One obvious challenge in these approaches is that the OOB network equals a single point of failure. Plus, most switches only have one OOB management port — another single point of failure. If the controller is some distance from the nodes, then this can result in slow reconvergence and slow processing of new flows — factors that generally limit the ability of this sort of architecture to stretch the network geographically.
Vendors that support in-band communications between the nodes and the controller propose an architecture that has a minimum of one controller per site, making the design complicated and expensive. Additionally, a central controller can only manage so many nodes, which can become expensive if multiple controllers have to be deployed, with each deployment requiring three servers for redundancy. Finally, in the case of multiple controllers, many controllers do not have the ability to federate with one another, resulting in network islands.
Controllerless SDN Architecture
A controllerless SDN architecture also enables a view of the full network state, but that full state information is replicated across all nodes in the switching fabric, even across geographically dispersed sites. In this model there are three layers to consider:
- The management layer, where all switches federate together to build a management fabric, sharing the full state of the network with every other switch. The entire fabric can be controlled from the CLI or via an API on any switch. This management plane fabric will automatically populate any configuration or state changes to all other switches in the fabric.
- The underlay, which provides physical connectivity and IP reachability and is based on standard Layer 2 and Layer 3 protocols. This enables the fabric to be built across a set of leaf nodes only (top-of-rack DC switches) while using standard protocols to interoperate with existing spine (core DC switches) from any vendor, enabling a smooth migration to SDN in brownfield scenarios. In greenfield scenarios, both leaf and spine can be part of a controllerless fabric.
- The VXLAN overlay, which virtualizes the underlay to support any-to-any virtualized network connectivity with secure network segmentation between all nodes in the network.
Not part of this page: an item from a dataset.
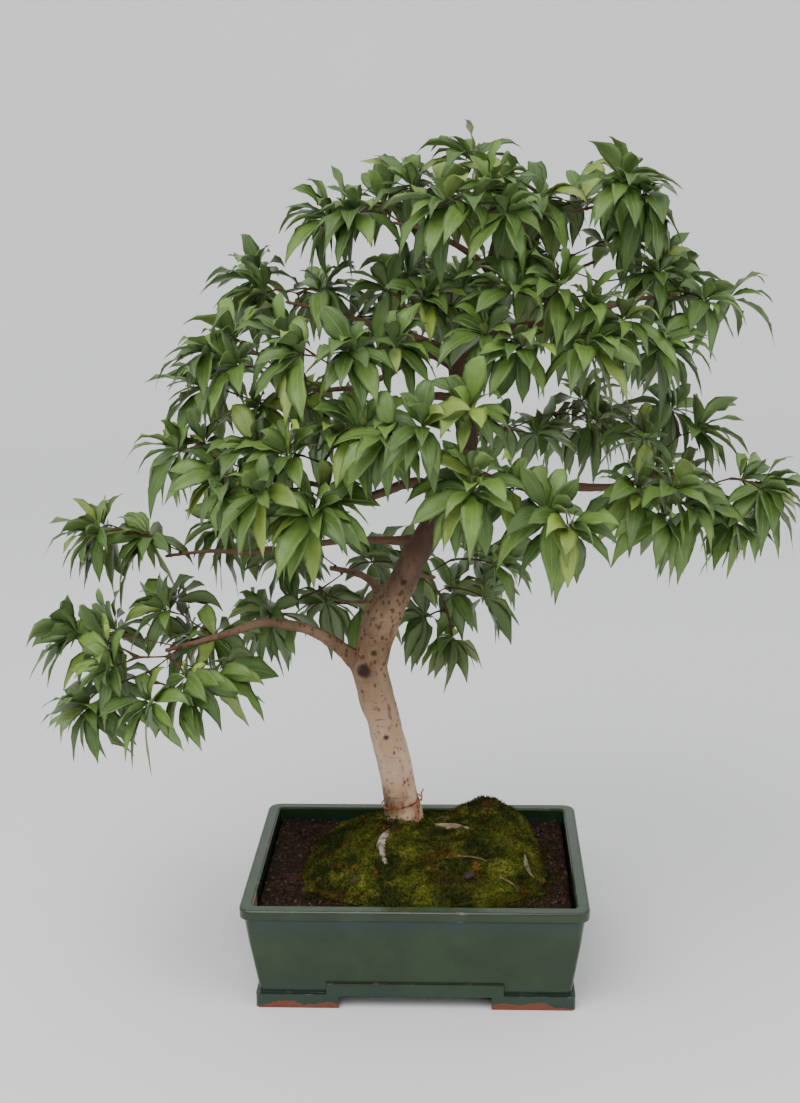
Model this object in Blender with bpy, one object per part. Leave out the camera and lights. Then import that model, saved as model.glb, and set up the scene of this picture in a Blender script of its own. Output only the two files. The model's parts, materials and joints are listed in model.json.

While the control plane of a controllerless SDN network can use an OOB network connection, in a more typical deployment, the control plane runs in-band using the same VXLAN tunnel overlay mesh as the data plane, which means there are multiple paths and multiple ports on every node to reach every other node — no single point of failure. If one switch fails, all other switches can continue to operate, update network state, and quickly reconverge. Since there is no external controller running on top of three servers for every N switches, the cost and complexity of the external controller is eliminated. Also, since the full state is held in every switch and all services are distributed throughout the fabric via objects like an IPv4/IPV6 anycast gateway present in every switch, there is no problem deploying sites that are widely dispersed geographically.
The overall advantages of a controllerless architecture fall into five categories.
- Operational Simplicity — Next-generation SDN delivers operational efficiencies by federating an organization’s array of switches to make them appear as one logical switch. As such, an organization with multiple switches deployed in a distributed environment — inside one data center, across a campus, across cities, or across the ocean — benefits from the ability to view and manage the fabric as one logical entity. This provides a level of operational simplicity that dramatically reduces both operating costs and the potential for human error.
- Enhanced Resiliency — In the distributed controllerless approach, a switch that goes out of service has a very limited impact on the overall fabric control plane functionality and no effect at all on the data forwarding plane, making it a very robust design. If there is a switch out of service and a configuration change is requested, none of the switches will accept the change until the misbehaving switch is ejected from the fabric or recovered, ensuring consistent configurations across the fabric. Areas of the fabric can run and be managed in isolation from the rest during severe connectivity disruptions, gracefully rejoining and regrouping as a whole when connectivity recovers, making it a flexible solution during times of crisis. Finally, since the nodes are still running standard protocols, decision-making in the case of topology changes is rapid, providing very low reconvergence times, which is key in today’s demanding application environments.
- Deep Visibility — Fabricwide visibility to all attached devices and down to the TCP flow level simplifies troubleshooting. The ability to troubleshoot the entire fabric from any switch and even go back in time and drill down on a particular flow between two end-points can simplify and accelerate troubleshooting, further simplifying operations and improving security.
- Network Slicing for Security and Services — The ability to slice the fabric for multitenancy with complete isolation of the management, control, and data planes enables an excellent security posture, especially in light of the rise in IoT traffic. Untrusted traffic that can bring a large attack surface on shared infrastructure can be completely isolated from more valuable traffic. This slicing can also be used in multitenant virtualized environments to provide full control and rich services for each tenant.
- White Box Economics — Optimally, this sort of solution is available to run on open networking solutions, which can be brite box or white box switches. Thus, in addition to simplifying network management and increasing reliability to lower operational costs, capital costs can be reduced on the order of 40% to 50% compared to traditional switching solutions, while preventing vendor lock-in. White box switches are also typically 1RU, achieving a similar scale-out design to the larger hyperscalers including a fabric.
Why Controllerless SDN Works
A controllerless approach to next-generation SDN represents a beneficial way to transition to the software-defined data center of tomorrow. Organizations that make the move to SDN without a controller are experiencing a dramatic reduction in costs and complexity and gaining the operational flexibility that comes by federating a large number of switches as a single programmable entity.